Dr. Jerry’s Medical Update Rings Loud & Clear For A Cowboys Defense Lacking Productive Players
On a sleepy, slow-news Tuesday in north Texas earlier this week, the unthinkable happened. One of America’s true veterans of all things long-winded threw his audience a bone that was anything but the usual milk-fed stuff he is known for. This was informational sustenance of a rare order. So hold on to your seat.
Under the heading of News of the Day was…,well,… Jerry. Or Jerry’s voice, to be exact. Or Jerry’s words, to be more exact.
I know, I know. At 2-6 on the season, being soaked with the gospel of our local Jones patriarch is nowhere near the top of anyone’s to-do-list. Jerry can be amusing when his team is winning, something far less when they are not. But that doesn’t mean that Jerry is incapable of adapting to circumstances.

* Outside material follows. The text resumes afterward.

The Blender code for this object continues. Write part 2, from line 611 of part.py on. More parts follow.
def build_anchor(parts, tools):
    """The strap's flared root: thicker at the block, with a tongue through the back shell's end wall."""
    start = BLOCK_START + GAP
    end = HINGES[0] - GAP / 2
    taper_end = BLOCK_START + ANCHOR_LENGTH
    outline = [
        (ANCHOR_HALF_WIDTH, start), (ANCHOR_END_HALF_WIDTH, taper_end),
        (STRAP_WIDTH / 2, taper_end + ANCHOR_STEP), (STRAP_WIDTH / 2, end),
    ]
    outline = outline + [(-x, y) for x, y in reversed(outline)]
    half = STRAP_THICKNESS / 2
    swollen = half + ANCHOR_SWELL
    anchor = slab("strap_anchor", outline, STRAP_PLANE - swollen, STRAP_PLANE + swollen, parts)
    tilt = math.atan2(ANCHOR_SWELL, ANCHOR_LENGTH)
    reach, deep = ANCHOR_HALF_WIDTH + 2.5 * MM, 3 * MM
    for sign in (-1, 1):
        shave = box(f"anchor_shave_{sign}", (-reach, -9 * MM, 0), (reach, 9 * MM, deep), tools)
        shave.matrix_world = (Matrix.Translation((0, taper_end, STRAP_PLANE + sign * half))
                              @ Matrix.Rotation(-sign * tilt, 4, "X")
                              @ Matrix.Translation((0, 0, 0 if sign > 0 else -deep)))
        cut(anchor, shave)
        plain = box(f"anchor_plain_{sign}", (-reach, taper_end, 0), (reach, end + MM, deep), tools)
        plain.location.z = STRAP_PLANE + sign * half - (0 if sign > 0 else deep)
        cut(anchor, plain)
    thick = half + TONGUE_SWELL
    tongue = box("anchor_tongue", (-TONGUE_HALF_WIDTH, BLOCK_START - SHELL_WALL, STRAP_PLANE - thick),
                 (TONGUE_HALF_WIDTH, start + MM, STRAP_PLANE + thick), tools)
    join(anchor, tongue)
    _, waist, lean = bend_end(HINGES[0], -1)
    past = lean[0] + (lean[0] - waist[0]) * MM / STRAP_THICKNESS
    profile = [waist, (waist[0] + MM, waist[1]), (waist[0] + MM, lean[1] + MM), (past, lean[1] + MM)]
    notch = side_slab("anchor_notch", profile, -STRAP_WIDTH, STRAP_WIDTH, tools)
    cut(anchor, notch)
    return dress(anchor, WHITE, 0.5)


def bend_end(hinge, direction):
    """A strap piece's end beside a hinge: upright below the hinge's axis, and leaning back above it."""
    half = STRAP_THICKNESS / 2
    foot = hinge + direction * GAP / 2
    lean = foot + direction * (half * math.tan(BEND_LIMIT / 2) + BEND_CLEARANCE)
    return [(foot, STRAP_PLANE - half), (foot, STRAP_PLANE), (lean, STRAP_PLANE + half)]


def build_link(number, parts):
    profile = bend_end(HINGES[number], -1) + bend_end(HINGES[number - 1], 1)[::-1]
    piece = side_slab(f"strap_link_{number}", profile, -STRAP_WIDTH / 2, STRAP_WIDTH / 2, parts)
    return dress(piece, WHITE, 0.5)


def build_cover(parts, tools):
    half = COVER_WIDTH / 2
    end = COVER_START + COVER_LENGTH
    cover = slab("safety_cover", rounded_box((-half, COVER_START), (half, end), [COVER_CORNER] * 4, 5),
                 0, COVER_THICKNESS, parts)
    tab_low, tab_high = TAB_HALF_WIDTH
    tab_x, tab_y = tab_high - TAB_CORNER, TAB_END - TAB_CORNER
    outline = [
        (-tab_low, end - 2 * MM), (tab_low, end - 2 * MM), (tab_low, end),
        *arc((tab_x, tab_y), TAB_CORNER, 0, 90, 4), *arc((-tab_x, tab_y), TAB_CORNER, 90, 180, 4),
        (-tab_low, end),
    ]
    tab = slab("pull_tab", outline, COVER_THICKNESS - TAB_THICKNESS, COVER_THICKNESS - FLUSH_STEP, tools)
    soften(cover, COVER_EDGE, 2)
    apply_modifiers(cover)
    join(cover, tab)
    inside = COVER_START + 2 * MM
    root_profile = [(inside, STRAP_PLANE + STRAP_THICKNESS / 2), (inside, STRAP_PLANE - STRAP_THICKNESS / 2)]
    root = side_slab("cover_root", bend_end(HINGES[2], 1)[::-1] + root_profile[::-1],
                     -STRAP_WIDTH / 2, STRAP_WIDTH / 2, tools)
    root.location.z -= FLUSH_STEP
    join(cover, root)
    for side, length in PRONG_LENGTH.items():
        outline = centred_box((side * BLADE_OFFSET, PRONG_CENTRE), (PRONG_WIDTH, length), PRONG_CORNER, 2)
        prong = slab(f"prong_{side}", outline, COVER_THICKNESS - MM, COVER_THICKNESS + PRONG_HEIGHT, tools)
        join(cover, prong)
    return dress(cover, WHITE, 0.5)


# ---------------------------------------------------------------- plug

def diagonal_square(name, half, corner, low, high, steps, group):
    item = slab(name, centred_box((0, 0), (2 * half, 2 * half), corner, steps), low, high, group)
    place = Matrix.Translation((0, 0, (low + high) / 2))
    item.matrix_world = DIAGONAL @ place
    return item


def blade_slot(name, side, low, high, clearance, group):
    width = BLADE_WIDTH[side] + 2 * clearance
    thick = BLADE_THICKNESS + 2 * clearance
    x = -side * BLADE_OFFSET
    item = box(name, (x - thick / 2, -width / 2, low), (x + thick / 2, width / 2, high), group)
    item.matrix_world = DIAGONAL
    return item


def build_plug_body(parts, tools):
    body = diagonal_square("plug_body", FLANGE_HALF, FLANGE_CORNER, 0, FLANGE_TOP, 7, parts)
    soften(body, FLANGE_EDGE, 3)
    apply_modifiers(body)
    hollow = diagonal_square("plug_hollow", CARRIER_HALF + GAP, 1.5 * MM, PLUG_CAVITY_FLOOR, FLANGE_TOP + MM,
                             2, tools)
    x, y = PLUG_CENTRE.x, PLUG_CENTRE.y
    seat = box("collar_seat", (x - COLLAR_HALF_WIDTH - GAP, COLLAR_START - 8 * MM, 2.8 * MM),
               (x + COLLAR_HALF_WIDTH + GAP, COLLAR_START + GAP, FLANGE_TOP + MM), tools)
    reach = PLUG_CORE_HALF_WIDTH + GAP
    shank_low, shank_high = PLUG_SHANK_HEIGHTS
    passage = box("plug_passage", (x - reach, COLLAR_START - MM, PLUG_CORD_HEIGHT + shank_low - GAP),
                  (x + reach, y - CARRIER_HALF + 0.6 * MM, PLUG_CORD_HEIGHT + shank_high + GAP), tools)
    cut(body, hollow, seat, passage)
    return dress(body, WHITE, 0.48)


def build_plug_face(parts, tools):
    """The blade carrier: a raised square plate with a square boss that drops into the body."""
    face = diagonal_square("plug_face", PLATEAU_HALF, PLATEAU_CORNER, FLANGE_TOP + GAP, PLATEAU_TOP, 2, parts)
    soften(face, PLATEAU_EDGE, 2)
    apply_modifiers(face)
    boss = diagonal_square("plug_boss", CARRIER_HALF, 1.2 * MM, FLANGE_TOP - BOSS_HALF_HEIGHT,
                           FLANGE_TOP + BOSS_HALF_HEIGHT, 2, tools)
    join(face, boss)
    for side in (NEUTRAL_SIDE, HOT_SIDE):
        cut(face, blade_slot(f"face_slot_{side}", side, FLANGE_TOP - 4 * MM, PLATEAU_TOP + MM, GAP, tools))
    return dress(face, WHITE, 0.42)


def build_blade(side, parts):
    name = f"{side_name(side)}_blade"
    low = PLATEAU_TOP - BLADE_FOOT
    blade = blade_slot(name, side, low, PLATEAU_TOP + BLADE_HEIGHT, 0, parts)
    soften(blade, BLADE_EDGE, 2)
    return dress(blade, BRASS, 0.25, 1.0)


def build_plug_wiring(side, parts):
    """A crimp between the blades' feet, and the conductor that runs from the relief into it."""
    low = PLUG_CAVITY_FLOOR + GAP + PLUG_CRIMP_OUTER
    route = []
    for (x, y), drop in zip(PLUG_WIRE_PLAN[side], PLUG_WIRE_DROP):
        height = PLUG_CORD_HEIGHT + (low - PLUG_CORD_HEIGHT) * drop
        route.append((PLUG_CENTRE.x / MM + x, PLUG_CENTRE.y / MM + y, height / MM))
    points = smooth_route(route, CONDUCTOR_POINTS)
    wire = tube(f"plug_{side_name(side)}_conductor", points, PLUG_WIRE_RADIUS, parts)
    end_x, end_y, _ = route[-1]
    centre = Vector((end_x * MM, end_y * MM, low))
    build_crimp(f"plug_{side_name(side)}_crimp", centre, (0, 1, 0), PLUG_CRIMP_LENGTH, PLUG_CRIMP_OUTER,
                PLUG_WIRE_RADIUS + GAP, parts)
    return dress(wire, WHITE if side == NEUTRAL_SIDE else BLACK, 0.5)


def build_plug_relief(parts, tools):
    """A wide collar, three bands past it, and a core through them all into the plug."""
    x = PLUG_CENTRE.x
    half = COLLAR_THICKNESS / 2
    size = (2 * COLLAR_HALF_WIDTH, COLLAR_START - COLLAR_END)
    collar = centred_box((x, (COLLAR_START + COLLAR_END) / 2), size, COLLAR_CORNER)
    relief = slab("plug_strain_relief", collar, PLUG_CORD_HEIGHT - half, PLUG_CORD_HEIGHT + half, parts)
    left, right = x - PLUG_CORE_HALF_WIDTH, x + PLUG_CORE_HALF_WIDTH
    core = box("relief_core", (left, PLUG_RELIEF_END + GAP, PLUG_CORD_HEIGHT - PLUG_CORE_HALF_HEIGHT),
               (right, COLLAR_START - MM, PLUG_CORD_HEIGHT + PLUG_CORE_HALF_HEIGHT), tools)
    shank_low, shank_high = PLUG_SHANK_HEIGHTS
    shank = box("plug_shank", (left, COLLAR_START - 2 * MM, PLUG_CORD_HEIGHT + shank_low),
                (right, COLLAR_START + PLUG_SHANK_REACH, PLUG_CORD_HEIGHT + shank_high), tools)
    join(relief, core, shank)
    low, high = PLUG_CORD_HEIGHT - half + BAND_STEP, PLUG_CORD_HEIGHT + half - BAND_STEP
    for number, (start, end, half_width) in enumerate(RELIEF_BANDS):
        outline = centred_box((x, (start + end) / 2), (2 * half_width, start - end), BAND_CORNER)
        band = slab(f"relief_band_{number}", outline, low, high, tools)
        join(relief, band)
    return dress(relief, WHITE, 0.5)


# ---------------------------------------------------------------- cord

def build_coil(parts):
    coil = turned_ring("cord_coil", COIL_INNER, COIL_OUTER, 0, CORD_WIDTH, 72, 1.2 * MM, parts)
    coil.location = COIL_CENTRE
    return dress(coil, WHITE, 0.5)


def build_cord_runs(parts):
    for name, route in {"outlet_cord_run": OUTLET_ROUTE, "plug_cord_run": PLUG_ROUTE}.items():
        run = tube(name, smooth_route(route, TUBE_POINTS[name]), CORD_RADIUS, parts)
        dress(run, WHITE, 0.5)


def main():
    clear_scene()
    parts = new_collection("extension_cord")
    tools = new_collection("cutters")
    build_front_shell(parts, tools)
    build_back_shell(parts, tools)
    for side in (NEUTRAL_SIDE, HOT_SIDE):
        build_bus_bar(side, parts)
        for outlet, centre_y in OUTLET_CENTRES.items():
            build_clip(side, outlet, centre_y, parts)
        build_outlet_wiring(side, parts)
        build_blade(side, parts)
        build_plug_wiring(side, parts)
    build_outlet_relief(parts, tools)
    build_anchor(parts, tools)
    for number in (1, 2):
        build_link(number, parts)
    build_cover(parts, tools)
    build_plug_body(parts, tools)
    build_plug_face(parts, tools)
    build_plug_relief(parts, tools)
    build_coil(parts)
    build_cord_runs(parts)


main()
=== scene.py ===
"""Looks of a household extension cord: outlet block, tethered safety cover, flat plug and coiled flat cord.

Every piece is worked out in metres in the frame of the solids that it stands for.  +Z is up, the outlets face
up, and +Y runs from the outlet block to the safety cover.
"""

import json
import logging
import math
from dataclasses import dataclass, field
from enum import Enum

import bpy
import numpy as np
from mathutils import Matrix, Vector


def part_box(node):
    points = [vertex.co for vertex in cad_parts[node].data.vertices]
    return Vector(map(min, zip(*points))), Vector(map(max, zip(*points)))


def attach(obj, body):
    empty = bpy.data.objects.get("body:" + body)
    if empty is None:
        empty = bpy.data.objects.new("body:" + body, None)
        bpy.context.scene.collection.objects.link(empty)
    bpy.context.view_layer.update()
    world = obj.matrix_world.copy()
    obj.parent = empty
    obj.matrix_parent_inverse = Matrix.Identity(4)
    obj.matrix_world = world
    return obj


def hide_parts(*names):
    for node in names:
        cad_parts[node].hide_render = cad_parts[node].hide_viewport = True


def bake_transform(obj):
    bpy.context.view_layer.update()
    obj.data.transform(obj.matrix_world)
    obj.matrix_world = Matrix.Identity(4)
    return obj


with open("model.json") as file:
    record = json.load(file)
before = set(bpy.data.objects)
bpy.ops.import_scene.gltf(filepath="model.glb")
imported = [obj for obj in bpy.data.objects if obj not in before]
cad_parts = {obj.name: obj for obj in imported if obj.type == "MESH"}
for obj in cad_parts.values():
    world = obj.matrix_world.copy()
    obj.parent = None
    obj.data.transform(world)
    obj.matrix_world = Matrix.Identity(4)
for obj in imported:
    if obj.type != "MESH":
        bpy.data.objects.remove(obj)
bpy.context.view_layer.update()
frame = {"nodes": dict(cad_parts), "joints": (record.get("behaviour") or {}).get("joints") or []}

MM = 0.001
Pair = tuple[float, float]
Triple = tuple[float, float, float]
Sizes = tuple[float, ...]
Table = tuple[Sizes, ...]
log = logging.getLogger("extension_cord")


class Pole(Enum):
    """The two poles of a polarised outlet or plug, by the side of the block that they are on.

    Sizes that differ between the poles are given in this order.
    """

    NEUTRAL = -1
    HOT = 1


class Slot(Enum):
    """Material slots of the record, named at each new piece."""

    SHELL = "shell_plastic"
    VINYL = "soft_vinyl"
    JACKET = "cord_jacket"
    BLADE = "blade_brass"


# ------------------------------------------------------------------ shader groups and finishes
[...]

It’s a long-standing fact in the NFL that a record-setting losing streak deserves a record-setting owner. The Cowboys, it just so happens, are blessed with both. Among his long and winding discourse on all things Valley Ranch during his weekly radio spot on 105.3-FM The Fan in Dallas on Tuesday morning, Jerry Jones let something slip that should actually be noted for those who plan on watching Sunday’s noon stop in Tampa for the Cowboys. (For quite possibly the first time in 26 years, Jones’ radio gig served a valid social purpose.)
Sean Lee, the great Cowboys linebacker who left Sunday night’s game versus Philadelphia in the third quarter, was, in Jones’ words, “probably doubtful” to play against the Buccaneers while recovering from a concussion. Considering the fact that Dallas won a division crown in 2014 without a single on-the-field contribution from Lee, this may not seem like the greatest of losses. Last time I checked the calendar, though, and not to mention the NFL standings, this is not 2014. Far from it, in fact.
Chalk up this latest injury update (only in Jerry World can a player be “probably doubtful” for an upcoming game) as just another bad day at the office for Jason Garrett and staff in 2015, who, when not reprimanding Greg Hardy in private, are dealing with the public evidence of a fast-deteriorating defensive unit.
If the eye-ball test is a true indicator, the Dallas defense cannot function without Lee in the lineup. Not against the Eagles, as we all saw on Sunday night. Not against the under-powered right arm of Drew Brees in Week 4. And probably not against a lowly offense like the Bucs have, either.
With Lee on the field, the defense is tolerable for three quarters, even good at times. Without him, they look completely overmatched. This is alarming, to say the least.
I can recall no single defensive player whose presence was so obviously vital to his unit’s performance, unless it was Prime Time, but even that scenario fails to reach this level. Deion was the glue that made the Dallas defense an elite force. But Dave Campo’s bunch didn’t exactly lay down and play dead while Deion was nursing toe injuries during the late ‘90s.
And don’t try to make the numbers say what we all know isn’t the case. The Dallas defense isn’t average right now, not even close. Per the league chart, Rod Marinelli’s unit ranks fifteenth in total defense. Well, burn the chart. Anyone watching the Dallas defense these past eight weeks knows that a middle-of-the-pack ranking via a statistical chart is far too generous of a landing-place for them while living on a football globe that rotates on the unquestionable rudiments of the won-loss record. The Dallas defense is only as good as their current record, which, at this point, is scum-sucking bad.
Which raises the question: Where are the rest of the playmakers in Lee’s absence? Where have they been while he’s been on the field, for that matter?
Rolando McClain? He’s either suspended, overweight, or simply out of position. There are certain humorists who claim that is McClain’s perpetual state.
Anthony Hitchens? The prognosis from team doctors this week on the ankle injury that Hitchens suffered against the Eagles sounded far from promising for a return this Sunday. Hitchens, like Lee, will likely be a no-show for Sunday’s matchup with Tampa Bay.
An All-Pro in mid-August during training camp, Tyrone Crawford has been AWOL in too many run and pass situations, which seems par for the course along the majority of the Dallas defensive line.
I know this may hurt the sensitive ear, but Greg Hardy (yes, the one and the same) has been Dallas’ most consistent player on the defensive side of the ball, excepting of course Mo Claiborne and Brandon Carr, both of whom have been overshadowed by the ineptitude around them.
Were there news of an impending reversal of course for your Cowboys this week, then you would have certainly read about it in this column. But, upon reflection and a close inspection of the current status of the Dallas defense, I have found such a turnaround to be “probably doubtful.”
And if you don’t believe me, well, then just ask Jerry.